_AIM_
In the listing below, how many lines contain the word "axes"? Please respond with the number only.

[Rows from an object dataset]
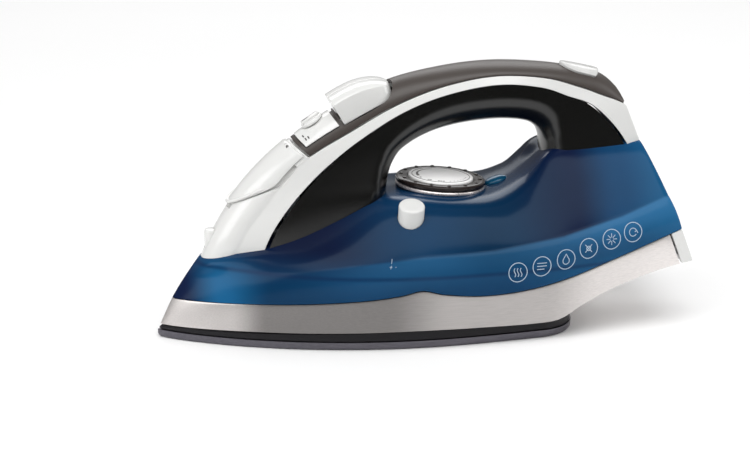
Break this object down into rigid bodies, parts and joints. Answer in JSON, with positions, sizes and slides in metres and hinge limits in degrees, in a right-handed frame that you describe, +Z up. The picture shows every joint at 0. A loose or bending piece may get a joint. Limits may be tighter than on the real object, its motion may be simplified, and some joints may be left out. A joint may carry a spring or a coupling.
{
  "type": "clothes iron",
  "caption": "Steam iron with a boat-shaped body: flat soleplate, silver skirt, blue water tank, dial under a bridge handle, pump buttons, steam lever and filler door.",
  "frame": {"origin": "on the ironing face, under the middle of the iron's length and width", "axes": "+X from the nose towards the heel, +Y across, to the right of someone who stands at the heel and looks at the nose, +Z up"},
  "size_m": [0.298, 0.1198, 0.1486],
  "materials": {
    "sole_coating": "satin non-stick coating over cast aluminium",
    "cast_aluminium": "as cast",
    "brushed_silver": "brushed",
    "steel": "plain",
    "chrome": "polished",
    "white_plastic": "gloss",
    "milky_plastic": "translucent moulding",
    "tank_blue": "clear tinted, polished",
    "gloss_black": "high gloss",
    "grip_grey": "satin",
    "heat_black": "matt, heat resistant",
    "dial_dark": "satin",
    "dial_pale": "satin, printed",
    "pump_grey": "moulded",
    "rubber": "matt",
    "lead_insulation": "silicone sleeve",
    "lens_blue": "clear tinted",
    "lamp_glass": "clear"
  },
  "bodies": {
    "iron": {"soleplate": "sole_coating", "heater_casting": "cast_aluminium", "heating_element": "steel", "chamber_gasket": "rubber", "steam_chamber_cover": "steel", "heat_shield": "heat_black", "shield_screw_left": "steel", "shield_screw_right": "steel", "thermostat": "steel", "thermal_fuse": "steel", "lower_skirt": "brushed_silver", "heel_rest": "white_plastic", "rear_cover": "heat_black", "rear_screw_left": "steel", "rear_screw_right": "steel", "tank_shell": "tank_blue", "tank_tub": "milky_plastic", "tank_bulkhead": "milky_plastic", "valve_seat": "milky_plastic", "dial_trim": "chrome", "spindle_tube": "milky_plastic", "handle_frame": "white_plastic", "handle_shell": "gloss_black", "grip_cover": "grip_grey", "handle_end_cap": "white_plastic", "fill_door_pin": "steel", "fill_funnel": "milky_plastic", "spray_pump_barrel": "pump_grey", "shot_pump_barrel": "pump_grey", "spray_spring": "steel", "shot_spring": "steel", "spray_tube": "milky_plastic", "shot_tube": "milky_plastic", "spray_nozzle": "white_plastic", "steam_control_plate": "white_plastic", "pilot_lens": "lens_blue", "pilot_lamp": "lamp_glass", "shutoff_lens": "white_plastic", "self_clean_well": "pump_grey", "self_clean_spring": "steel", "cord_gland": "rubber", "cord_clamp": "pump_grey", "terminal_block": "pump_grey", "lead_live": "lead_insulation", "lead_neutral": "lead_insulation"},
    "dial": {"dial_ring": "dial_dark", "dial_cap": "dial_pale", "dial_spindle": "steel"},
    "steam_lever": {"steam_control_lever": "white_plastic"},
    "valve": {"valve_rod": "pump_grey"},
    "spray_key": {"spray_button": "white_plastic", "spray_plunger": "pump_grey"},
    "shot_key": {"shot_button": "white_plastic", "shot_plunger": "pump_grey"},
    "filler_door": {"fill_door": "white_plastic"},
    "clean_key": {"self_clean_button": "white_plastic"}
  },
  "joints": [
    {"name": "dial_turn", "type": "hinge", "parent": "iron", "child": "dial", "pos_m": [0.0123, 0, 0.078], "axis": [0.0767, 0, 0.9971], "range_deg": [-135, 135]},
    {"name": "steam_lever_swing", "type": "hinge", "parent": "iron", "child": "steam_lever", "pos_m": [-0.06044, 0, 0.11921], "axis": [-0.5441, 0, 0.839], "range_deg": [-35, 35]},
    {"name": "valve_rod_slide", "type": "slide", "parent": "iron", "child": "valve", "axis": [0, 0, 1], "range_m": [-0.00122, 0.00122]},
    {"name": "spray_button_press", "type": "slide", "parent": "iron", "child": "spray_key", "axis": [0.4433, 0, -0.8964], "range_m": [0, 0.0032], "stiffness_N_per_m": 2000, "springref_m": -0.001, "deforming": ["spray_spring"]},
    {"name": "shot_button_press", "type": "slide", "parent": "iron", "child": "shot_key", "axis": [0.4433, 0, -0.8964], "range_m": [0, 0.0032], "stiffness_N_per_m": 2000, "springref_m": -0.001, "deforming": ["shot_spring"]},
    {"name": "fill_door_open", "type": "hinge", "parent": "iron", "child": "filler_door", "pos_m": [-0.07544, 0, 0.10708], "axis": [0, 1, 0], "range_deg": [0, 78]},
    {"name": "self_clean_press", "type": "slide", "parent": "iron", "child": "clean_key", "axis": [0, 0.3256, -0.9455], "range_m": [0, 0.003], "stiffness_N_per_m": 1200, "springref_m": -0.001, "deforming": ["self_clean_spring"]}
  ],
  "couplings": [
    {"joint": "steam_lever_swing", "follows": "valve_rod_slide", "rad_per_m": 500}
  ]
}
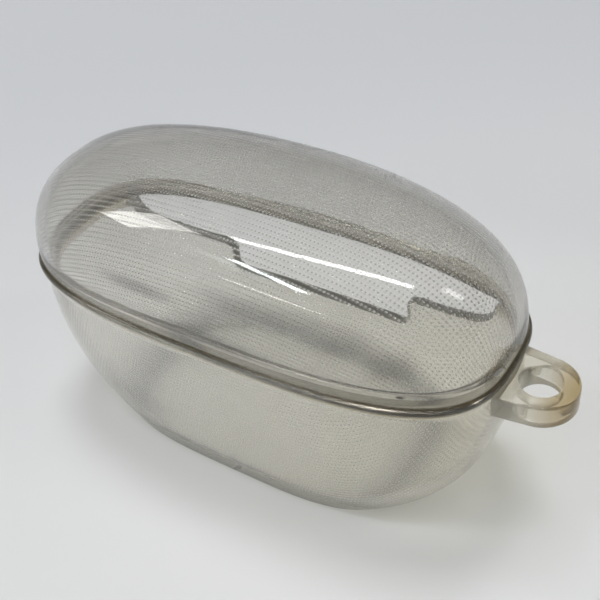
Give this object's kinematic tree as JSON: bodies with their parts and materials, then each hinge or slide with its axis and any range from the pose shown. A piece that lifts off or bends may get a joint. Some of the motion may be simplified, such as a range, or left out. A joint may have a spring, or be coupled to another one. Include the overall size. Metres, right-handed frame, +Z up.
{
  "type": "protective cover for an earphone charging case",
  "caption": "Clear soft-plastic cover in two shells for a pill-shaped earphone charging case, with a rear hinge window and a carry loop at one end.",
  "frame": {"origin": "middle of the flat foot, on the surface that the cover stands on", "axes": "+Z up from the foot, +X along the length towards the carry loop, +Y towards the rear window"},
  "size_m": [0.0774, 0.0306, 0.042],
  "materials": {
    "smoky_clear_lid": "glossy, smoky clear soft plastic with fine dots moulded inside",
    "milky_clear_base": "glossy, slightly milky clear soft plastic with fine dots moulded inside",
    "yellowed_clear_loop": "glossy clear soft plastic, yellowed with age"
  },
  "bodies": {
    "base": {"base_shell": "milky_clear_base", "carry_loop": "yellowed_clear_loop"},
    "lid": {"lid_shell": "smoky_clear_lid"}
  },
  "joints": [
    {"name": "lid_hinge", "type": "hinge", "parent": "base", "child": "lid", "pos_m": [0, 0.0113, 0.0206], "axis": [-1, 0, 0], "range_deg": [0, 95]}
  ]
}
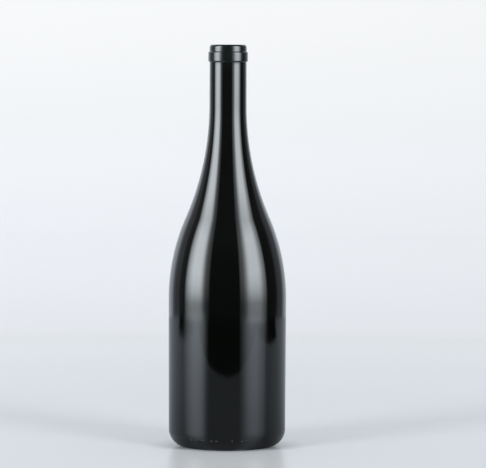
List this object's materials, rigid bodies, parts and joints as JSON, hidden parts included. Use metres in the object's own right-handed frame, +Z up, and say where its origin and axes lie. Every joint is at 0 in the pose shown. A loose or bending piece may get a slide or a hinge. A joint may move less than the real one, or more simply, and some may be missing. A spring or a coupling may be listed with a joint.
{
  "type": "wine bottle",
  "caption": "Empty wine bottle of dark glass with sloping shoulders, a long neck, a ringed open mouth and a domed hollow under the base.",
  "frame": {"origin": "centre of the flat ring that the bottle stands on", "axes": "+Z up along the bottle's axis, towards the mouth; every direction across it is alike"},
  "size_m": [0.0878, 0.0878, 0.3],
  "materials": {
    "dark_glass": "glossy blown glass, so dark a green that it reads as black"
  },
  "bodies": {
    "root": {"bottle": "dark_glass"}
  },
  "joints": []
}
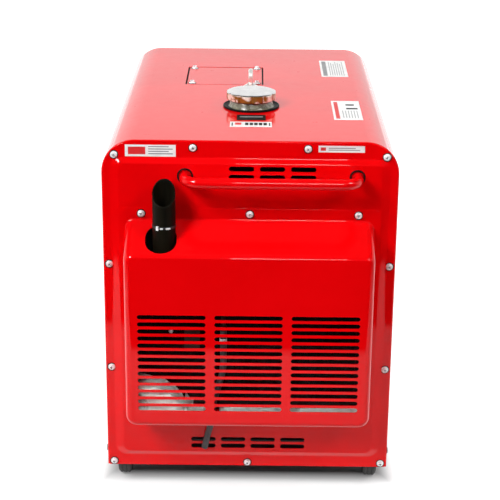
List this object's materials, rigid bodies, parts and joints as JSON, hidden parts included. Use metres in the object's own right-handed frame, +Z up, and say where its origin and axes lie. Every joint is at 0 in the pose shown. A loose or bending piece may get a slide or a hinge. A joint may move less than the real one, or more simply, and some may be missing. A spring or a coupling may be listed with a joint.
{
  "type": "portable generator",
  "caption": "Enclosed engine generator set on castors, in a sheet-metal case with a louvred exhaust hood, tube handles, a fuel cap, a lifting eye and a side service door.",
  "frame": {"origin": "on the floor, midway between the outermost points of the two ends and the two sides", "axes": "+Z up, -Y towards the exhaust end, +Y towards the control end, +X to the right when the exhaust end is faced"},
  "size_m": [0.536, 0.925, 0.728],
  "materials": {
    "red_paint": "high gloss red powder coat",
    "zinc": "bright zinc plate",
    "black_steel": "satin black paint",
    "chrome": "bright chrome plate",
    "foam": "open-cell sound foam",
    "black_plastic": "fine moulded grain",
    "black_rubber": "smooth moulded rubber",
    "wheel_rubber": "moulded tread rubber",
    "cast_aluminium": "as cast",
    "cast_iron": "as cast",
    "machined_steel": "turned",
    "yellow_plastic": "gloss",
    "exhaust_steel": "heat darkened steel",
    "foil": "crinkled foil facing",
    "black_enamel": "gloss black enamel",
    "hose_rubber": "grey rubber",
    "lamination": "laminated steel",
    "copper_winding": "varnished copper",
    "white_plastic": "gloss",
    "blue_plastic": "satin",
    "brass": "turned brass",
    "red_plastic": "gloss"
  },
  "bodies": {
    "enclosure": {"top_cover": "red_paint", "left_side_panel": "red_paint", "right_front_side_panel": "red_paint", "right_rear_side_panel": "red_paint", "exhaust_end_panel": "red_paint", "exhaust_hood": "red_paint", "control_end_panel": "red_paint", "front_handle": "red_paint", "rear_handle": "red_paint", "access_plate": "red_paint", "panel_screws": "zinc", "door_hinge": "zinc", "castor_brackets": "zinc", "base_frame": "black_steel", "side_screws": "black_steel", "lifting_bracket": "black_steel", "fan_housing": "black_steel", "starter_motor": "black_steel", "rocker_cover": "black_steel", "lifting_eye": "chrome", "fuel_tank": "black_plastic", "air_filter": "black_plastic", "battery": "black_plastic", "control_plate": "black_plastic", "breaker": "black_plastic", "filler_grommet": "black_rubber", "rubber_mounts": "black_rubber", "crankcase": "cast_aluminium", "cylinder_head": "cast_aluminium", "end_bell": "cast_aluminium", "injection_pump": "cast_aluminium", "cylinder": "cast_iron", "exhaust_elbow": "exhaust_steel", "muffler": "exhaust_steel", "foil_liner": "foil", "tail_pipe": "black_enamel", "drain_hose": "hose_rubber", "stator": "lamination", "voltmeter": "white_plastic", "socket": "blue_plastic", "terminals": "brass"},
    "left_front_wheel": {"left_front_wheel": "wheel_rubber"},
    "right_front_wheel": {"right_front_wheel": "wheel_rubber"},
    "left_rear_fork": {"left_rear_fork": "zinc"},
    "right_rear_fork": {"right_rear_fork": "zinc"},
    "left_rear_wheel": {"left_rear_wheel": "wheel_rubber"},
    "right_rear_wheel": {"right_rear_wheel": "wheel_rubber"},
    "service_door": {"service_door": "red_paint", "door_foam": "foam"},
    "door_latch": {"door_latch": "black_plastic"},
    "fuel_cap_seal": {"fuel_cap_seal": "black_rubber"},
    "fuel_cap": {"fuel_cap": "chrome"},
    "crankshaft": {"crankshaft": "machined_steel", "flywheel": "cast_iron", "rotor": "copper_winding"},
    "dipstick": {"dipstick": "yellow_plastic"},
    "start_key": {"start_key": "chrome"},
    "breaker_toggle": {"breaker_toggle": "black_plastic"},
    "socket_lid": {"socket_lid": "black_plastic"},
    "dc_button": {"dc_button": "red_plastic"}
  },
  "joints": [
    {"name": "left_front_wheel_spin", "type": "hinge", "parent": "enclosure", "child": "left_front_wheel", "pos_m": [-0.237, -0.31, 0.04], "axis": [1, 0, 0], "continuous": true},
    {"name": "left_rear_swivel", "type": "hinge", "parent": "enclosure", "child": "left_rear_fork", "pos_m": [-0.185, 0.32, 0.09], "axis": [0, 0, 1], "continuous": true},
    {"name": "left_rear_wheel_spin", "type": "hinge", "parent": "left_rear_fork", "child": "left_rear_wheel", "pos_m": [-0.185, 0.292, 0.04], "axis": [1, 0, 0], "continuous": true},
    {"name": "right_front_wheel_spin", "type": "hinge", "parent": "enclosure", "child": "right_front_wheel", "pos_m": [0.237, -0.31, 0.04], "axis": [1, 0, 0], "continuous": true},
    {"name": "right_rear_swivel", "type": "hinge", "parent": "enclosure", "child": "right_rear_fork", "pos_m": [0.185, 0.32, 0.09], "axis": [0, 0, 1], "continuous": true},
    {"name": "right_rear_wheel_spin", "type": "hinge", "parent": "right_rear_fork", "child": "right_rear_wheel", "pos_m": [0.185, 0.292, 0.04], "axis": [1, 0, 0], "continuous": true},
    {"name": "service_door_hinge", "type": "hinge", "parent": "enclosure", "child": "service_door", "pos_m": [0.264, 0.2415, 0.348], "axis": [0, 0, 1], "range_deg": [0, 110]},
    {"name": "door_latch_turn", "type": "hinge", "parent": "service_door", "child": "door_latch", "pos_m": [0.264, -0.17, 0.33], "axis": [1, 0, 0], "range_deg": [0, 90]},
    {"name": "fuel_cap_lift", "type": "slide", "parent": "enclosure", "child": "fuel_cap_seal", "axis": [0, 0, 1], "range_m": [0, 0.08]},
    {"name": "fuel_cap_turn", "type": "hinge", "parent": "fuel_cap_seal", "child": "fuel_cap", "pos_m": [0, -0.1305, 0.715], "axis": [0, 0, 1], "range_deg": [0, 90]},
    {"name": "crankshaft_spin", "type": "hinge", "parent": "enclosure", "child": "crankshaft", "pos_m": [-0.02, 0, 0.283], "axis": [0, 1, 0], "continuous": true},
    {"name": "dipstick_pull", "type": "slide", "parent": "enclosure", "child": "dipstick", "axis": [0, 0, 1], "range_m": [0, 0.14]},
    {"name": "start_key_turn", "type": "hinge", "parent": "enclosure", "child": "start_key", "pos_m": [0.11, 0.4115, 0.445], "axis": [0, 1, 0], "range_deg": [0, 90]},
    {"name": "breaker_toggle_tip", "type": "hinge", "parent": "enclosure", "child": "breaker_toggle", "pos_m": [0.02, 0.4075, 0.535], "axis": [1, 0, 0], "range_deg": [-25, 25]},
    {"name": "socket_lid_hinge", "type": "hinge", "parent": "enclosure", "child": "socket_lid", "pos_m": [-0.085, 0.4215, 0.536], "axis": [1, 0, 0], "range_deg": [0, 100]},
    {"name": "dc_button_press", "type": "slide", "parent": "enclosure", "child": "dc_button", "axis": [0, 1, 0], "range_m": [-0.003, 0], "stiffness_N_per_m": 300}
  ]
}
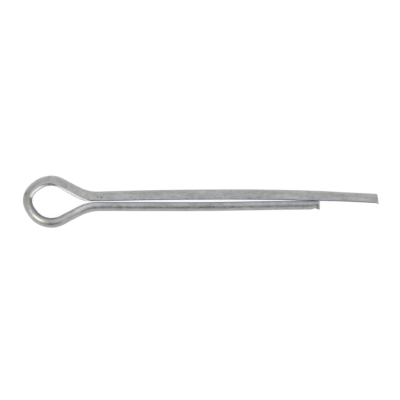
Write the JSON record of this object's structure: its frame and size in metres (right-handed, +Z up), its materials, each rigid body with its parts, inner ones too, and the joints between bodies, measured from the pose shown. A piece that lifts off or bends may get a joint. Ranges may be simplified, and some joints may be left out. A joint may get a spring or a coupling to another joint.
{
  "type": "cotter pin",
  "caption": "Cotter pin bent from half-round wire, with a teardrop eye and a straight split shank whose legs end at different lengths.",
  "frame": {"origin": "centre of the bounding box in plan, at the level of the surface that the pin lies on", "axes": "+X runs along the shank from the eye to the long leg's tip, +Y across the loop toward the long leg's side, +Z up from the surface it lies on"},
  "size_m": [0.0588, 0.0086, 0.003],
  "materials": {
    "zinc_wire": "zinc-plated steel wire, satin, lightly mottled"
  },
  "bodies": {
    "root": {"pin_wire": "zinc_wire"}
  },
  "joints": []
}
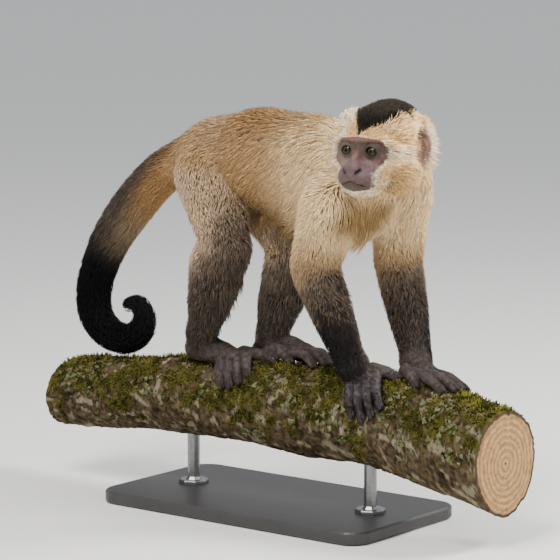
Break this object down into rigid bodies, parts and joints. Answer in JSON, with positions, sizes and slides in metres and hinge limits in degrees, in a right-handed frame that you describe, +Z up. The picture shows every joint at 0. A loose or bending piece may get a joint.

_RESPONSE FOR THIS EXERCISE_
7